C'est durant cette audience à huis clos qu'est donné le réquisitoire du procureur : six peines de mort et plus de sept cents ans de prison.

Tandis que l'Espagne demeure stupéfaite de la sévérité du réquisitoire, on installe dans la salle du tribunal des lits de camp à l'intention des juges militaires, qui sont réglementairement contraints de délibérer sur place.

La longue veillée d'armes de Burgos commence.

Émotion dans le monde

Après deux jours d'hébétude, les manifestations reprennent. À Barcelone, 3 000 personnes descendent dans la rue aux cris de « Franco assassin » ; de violents incidents éclatent à Madrid ; des centaines de jeunes gens défilent à Bilbao ; 300 intellectuels et artistes catalans s'enferment dans le monastère de Montserrat, sanctuaire national de la Catalogne, pour rédiger un manifeste ; à Saint-Sébastien, la femme et la fille du consul Beihl lancent un appel au pape pour réclamer la clémence. Des dizaines de milliers de gens manifestent en France.

Le pape intervient auprès du gouvernement, l'invitant à user du droit de grâce dans l'éventualité de condamnations à mort. De nombreux chefs d'État, poussés par l'opinion publique de leur pays, interviennent dans le même sens.

Jusque-là, le gouvernement espagnol n'a pas réagi. Certes, quelques journaux de tendance officielle se sont élevés contre ce qu'ils appellent les « immixtions inadmissibles de l'étranger » ; des organisations de droite ont vilipendé les traîtres et le communisme international. On dirait que les milieux officiels sont en proie à un sentiment de culpabilité ou de crainte. Impression que confirme, le 14, la suspension des libertés individuelles sur l'ensemble du territoire espagnol. L'opposition semble triompher. Mais, à partir du 16 décembre, la situation va brusquement se retourner en faveur du Caudillo.

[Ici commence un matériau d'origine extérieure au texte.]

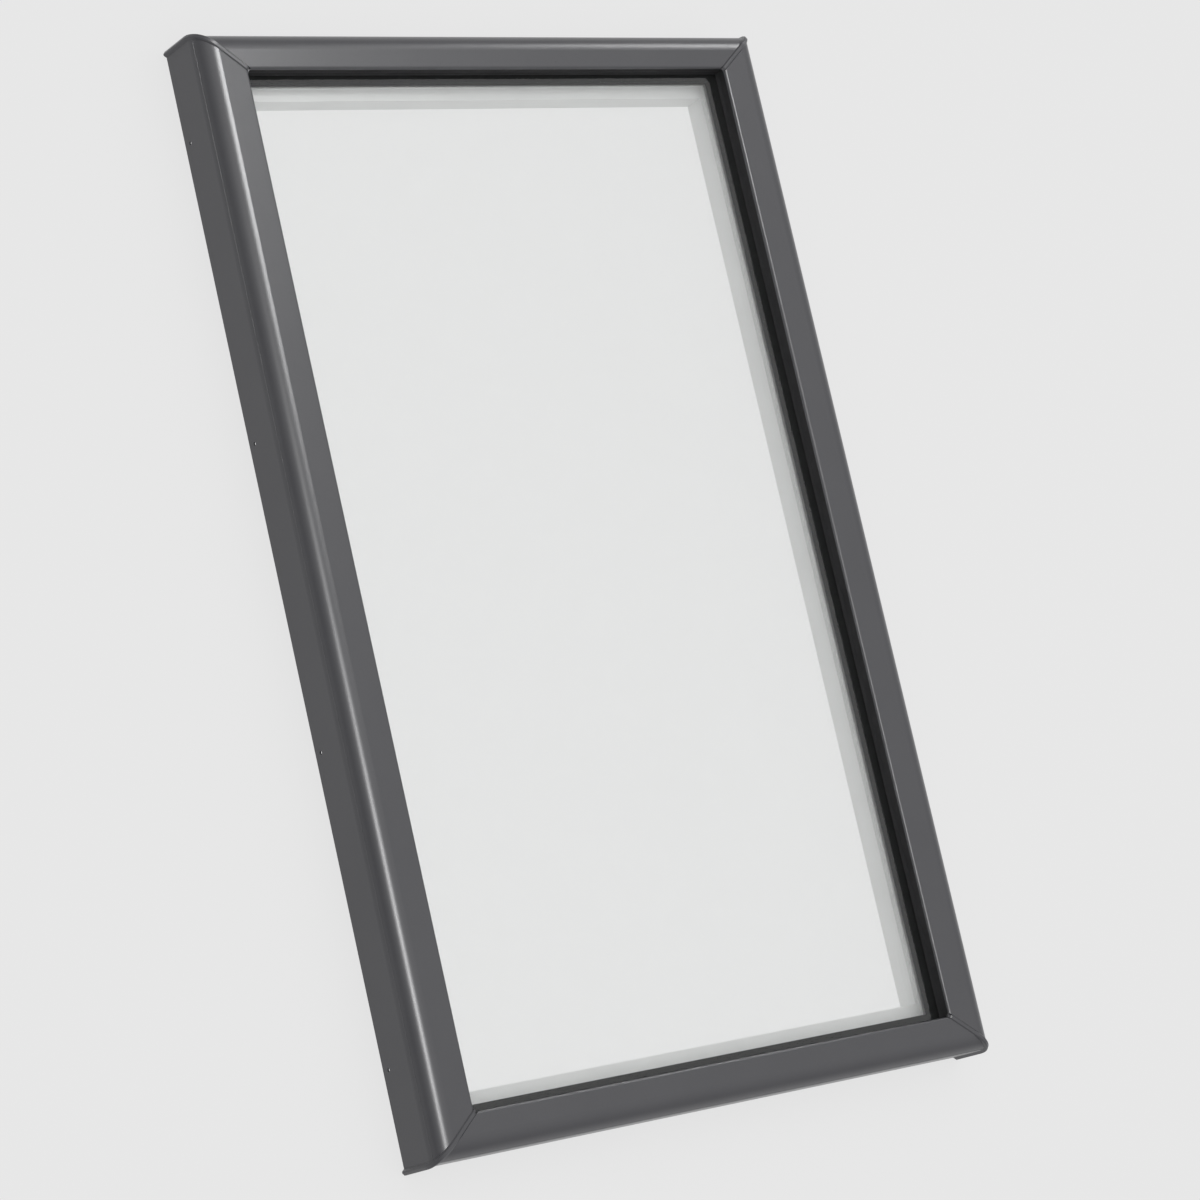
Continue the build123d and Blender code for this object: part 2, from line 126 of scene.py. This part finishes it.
def bump(tree, shader, texture, strength, height):
    """Tilts the shader's normal by a texture whose full range stands for height."""
    node = tree.nodes.new("ShaderNodeBump")
    node.inputs["Strength"].default_value = strength
    node.inputs["Distance"].default_value = height
    tree.links.new(texture, node.inputs["Height"])
    tree.links.new(node.outputs["Normal"], shader.inputs["Normal"])


def satin_paint(name, dark, light, roughness, peel_scale=PAINT_PEEL_SCALE, metallic=0.0):
    """Smooth satin finish: faint mottling and fine orange peel."""
    material, tree, shader, _ = shader_nodes(name)
    vector = object_coordinates(tree)
    mottle = noise(tree, vector, PAINT_MOTTLE_SCALE, detail=4.0, roughness=0.6)
    colour = mix_colour(tree, spread_noise(tree, mottle, 0, 1), dark, light)
    tree.links.new(colour, shader.inputs["Base Color"])
    peel = noise(tree, vector, peel_scale)
    patchy = spread_noise(tree, peel, roughness - 0.03, roughness + 0.05)
    tree.links.new(patchy, shader.inputs["Roughness"])
    bump(tree, shader, peel, PAINT_PEEL_STRENGTH, PAINT_PEEL_HEIGHT)
    shader.inputs["Metallic"].default_value = metallic
    shader.inputs["Specular IOR Level"].default_value = PAINT_SHINE
    return material


def plain_solid(name, dark, light, roughness, scale, grain_strength, shine=PLASTIC_SHINE):
    """Rubber, foam, sealant or moulded plastic: faint clouding and a fine grain."""
    material, tree, shader, _ = shader_nodes(name)
    vector = object_coordinates(tree)
    cloud = noise(tree, vector, scale, detail=3.0, roughness=0.6)
    colour = mix_colour(tree, spread_noise(tree, cloud, 0, 1), dark, light)
    tree.links.new(colour, shader.inputs["Base Color"])
    grain = noise(tree, vector, scale * GRAIN_RATIO)
    patchy = spread_noise(tree, grain, roughness - 0.04, roughness + 0.04)
    tree.links.new(patchy, shader.inputs["Roughness"])
    bump(tree, shader, grain, grain_strength, GRAIN_HEIGHT)
    shader.inputs["Specular IOR Level"].default_value = shine
    return material


def clear_sheet(name, tint, mirror_share):
    """Thin clear sheet: its tint, and a mirror on outward faces that grows with the angle.

    mirror_share is 1 where both faces of the sheet meet air, and less where it is bonded.
    """
    material, tree, shader, output = shader_nodes(name)
    tree.nodes.remove(shader)
    clear = tree.nodes.new("ShaderNodeBsdfTransparent")
    clear.inputs["Color"].default_value = (*tint, 1)
    mirror = tree.nodes.new("ShaderNodeBsdfGlossy")
    mirror.inputs["Roughness"].default_value = MIRROR_ROUGHNESS
    mirror.inputs["Color"].default_value = (1, 1, 1, 1)
    fresnel = tree.nodes.new("ShaderNodeFresnel")
    fresnel.inputs["IOR"].default_value = GLASS_IOR
    geometry = tree.nodes.new("ShaderNodeNewGeometry")
    front = ramp(tree, geometry.outputs["Backfacing"], 0, 1, mirror_share, 0)
    share = tree.nodes.new("ShaderNodeMath")
    share.operation = "MULTIPLY"
    share.use_clamp = True
    tree.links.new(fresnel.outputs["Fac"], share.inputs[0])
    tree.links.new(front, share.inputs[1])
    mix = tree.nodes.new("ShaderNodeMixShader")
    tree.links.new(share.outputs["Value"], mix.inputs["Fac"])
    tree.links.new(clear.outputs["BSDF"], mix.inputs[1])
    tree.links.new(mirror.outputs["BSDF"], mix.inputs[2])
    tree.links.new(mix.outputs["Shader"], output.inputs["Surface"])
    return material


def dress(names, material):
    """Gives the named CAD nodes one material."""
    for name in names:
        mesh = nodes[name].data
        mesh.materials.clear()
        mesh.materials.append(material)


# Rails, corner pieces and screws
rails = satin_paint("Rail_Paint", dark=(0.072, 0.072, 0.078), light=(0.078, 0.078, 0.084),
                    roughness=0.30)
corners = satin_paint("Corner_Plastic", dark=(0.068, 0.068, 0.074), light=(0.075, 0.075, 0.081),
                      roughness=0.34, peel_scale=700.0)
steel = satin_paint("Zinc_Screws", dark=(0.50, 0.50, 0.50), light=(0.60, 0.60, 0.60),
                    roughness=0.32, metallic=1.0)
dress([f"{side}_rail" for side in ALL_SIDES], rails)
dress([f"corner_piece_{end}_{side}" for end in ENDS for side in SIDES], corners)
dress(["frame_screws"], steel)

# White inner frame
plastic = plain_solid("White_Plastic", dark=(0.72, 0.725, 0.72), light=(0.76, 0.765, 0.76),
                      roughness=0.45, scale=14.0, grain_strength=0.05)
dress([f"inner_frame_{side}" for side in ALL_SIDES], plastic)

# Gaskets, blocks and tapes
rubber = plain_solid("Black_Rubber", dark=(0.011, 0.011, 0.012), light=(0.014, 0.014, 0.015),
                     roughness=0.7, scale=60.0, grain_strength=0.02, shine=0.2)
tape = plain_solid("Glazing_Tape", dark=(0.60, 0.60, 0.60), light=(0.66, 0.66, 0.66),
                   roughness=0.85, scale=180.0, grain_strength=0.3)
foam = plain_solid("Kerb_Foam", dark=(0.030, 0.030, 0.032), light=(0.05, 0.05, 0.052),
                   roughness=0.9, scale=220.0, grain_strength=0.4)
dress([f"lip_gasket_{side}" for side in ALL_SIDES], rubber)
dress(["setting_blocks", "side_blocks"], rubber)
dress([f"glazing_tape_{side}" for side in ALL_SIDES], tape)
dress([f"kerb_gasket_{side}" for side in ALL_SIDES], foam)

# Sealed glass unit: the inner pane is two lites bonded by a clear film
outer_glass = clear_sheet("Outer_Glass", tint=(0.974, 0.976, 0.975), mirror_share=1.0)
inner_glass = clear_sheet("Inner_Glass", tint=(0.994, 0.995, 0.9945), mirror_share=0.5)
film = clear_sheet("Clear_Interlayer", tint=(0.999, 0.999, 0.999), mirror_share=0.0)
seal = plain_solid("Edge_Sealant", dark=(0.010, 0.010, 0.010), light=(0.012, 0.012, 0.012),
                   roughness=0.8, scale=40.0, grain_strength=0.0, shine=0.05)
spacer = plain_solid("Warm_Edge_Spacer", dark=(0.013, 0.014, 0.014), light=(0.015, 0.016, 0.016),
                     roughness=0.8, scale=80.0, grain_strength=0.0, shine=0.05)
dress(["outer_pane"], outer_glass)
dress(["inner_pane_upper_lite", "inner_pane_lower_lite"], inner_glass)
dress(["inner_pane_interlayer"], film)
dress(["edge_seal"], seal)
dress(["spacer_frame"], spacer)

# Floor
half = FLOOR_SIZE / 2
floor_corners = [(-half, -half, 0), (half, -half, 0), (half, half, 0), (-half, half, 0)]
floor_mesh = bpy.data.meshes.new("floor")
floor_mesh.from_pydata(floor_corners, [], [(0, 1, 2, 3)])
floor = bpy.data.objects.new("floor", floor_mesh)
bpy.context.scene.collection.objects.link(floor)
floor_material, _, floor_shader, _ = shader_nodes("Pale_Floor")
floor_shader.inputs["Base Color"].default_value = (FLOOR_GREY, FLOOR_GREY, FLOOR_GREY, 1)
floor_shader.inputs["Roughness"].default_value = 1.0
floor_shader.inputs["Specular IOR Level"].default_value = 0.0
floor_shader.inputs["Emission Color"].default_value = (1, 1, 1, 1)
floor_shader.inputs["Emission Strength"].default_value = FLOOR_GLOW
floor_mesh.materials.append(floor_material)

# Sky
world = bpy.data.worlds.new("Studio")
bpy.context.scene.world = world
world.use_nodes = True
sky = world.node_tree
direction = sky.nodes.new("ShaderNodeTexCoord").outputs["Generated"]
split = sky.nodes.new("ShaderNodeSeparateXYZ")
sky.links.new(direction, split.inputs["Vector"])
low_sky = ramp(sky, split.outputs["X"], -1, 1, SKY_LEFT, SKY_RIGHT)
climb = ramp(sky, split.outputs["Z"], SKY_LOW_HEIGHT, SKY_OVERHEAD_HEIGHT, 0, 1)
blend = sky.nodes.new("ShaderNodeMix")
blend.data_type = "FLOAT"
sky.links.new(climb, blend.inputs["Factor"])
sky.links.new(low_sky, blend.inputs["A"])
blend.inputs["B"].default_value = SKY_OVERHEAD
background = sky.nodes["Background"]
background.inputs["Color"].default_value = (1, 1, 1, 1)
sky.links.new(blend.outputs["Result"], background.inputs["Strength"])


def soft_light(name, place, target, size, power):
    """Rectangular soft box at place that faces target and shows only as a reflection."""
    lamp = bpy.data.lights.new(name, "AREA")
    lamp.shape = "RECTANGLE"
    lamp.size, lamp.size_y = size
    lamp.energy = power
    box = bpy.data.objects.new(name, lamp)
    box.location = place
    aim = Vector(target) - Vector(place)
    box.rotation_euler = aim.to_track_quat("-Z", "Y").to_euler()
    box.visible_diffuse = False
    bpy.context.scene.collection.objects.link(box)


# Soft boxes, each named after where its reflection shows
soft_light("Head end of left shoulder", place=(0.27, 1.45, 2.5), target=(-0.40, 0.60, 0.08),
           size=(0.8, 0.9), power=88)
soft_light("Foot end of left shoulder", place=(-2.45, -0.13, 4.5), target=(-0.43, -0.50, 0.08),
           size=(1.2, 1.1), power=205)
soft_light("Right end of head rail", place=(2.20, 2.40, 1.30), target=(0.40, 0.70, 0.08),
           size=(0.9, 0.7), power=32)
bpy.context.scene.view_settings.view_transform = "Standard"
bpy.context.scene.cycles.transparent_max_bounces = CLEAR_FACES

# Camera
camera_data = bpy.data.cameras.new("Camera")
camera_data.sensor_width = SENSOR_MM
camera_data.lens = FOCAL_PIXELS / IMAGE_PIXELS * SENSOR_MM
camera_data.clip_end = CAMERA_REACH
camera = bpy.data.objects.new("Camera", camera_data)
bpy.context.scene.collection.objects.link(camera)
backward = CAMERA_RIGHT.cross(CAMERA_UP)
turn = Matrix((CAMERA_RIGHT, CAMERA_UP, backward)).transposed().to_4x4()
camera.matrix_world = Matrix.Translation(CAMERA_PLACE) @ turn
bpy.context.scene.camera = camera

Ce jour-là, à Burgos même, à quelques centaines de mètres de la prison où sont enfermés les seize Basques, 40 000 anciens combattants se rassemblent pour exprimer leur adhésion à Franco et à l'armée.

Réveil franquiste

Le lendemain, un rassemblement est convoqué par la Phalange sur la place d'Orient, à Madrid. Au dernier moment, Franco, qui n'a pas participé à une telle réunion depuis 1946, décide de s'y rendre, en compagnie du prince d'Espagne, son successeur désigné, et du gouvernement. 150 000 personnes sont là, acclamant le vieux chef d'État, et brandissant des pancartes : « ETA au poteau », « Franco oui, Opus non », « Les évêques à Moscou ».

Les larmes aux yeux, le Caudillo bredouille quelques mots : « Merci pour votre vigilance. Merci pour votre foi et votre enthousiasme... » Il salue et disparaît, tandis que montent les ovations « Franco avec toi pour toujours », « Arriba España ». Dix minutes en tout. Mais dix minutes qui vont être déterminantes pour le courant des événements, car la rue, dominée jusque-là par les protestataires contre le procès, va être désormais envahie par les partisans du Caudillo et de l'ordre.

Dès le lendemain, les manifestations franquistes vont déferler sur l'Espagne : à Cáceres, Séville, Cadix, Santa Cruz de Tenerife, Valence ; à Teruel, Murcie, Santander et Grenade ; ils seront plus de 100 000 à Barcelone. Le ministre de l'Intérieur pourra condamner les campagnes anti-espagnoles qui se développent à l'étranger et particulièrement dans la presse française, cependant que l'amiral Carero Blanco, président du Conseil, dénoncera, devant les Cortes, une orchestration communiste.

Complot des capitaines

On peut toutefois difficilement attribuer ce retournement de situation au simple hasard. S'il subsistera toujours un mystère à propos des stratégies tortueuses du Caudillo, un élément semble avoir été essentiel : c'est ce que l'on a appelé, après coup, le complot des capitaines.

Depuis plusieurs mois, des officiers subalternes, issus de la classe moyenne — souvent fils de sous-officiers —, s'interrogent sur l'avenir de leur mission et celui du régime. Ce régime, estiment-ils, les méprise et les paie mal. Ils volent sans sympathie les technocrates s'emparer des leviers du pouvoir et utiliser les militaires pour régler leurs basses besognes. Ils sont, en outre, parfaitement conscients du sous-développement du pays et se sentent plus près des ouvriers exploités des faubourgs et des paysans que de la nouvelle bourgeoisie d'affaires, née ces dernières années. On les dit nassériens.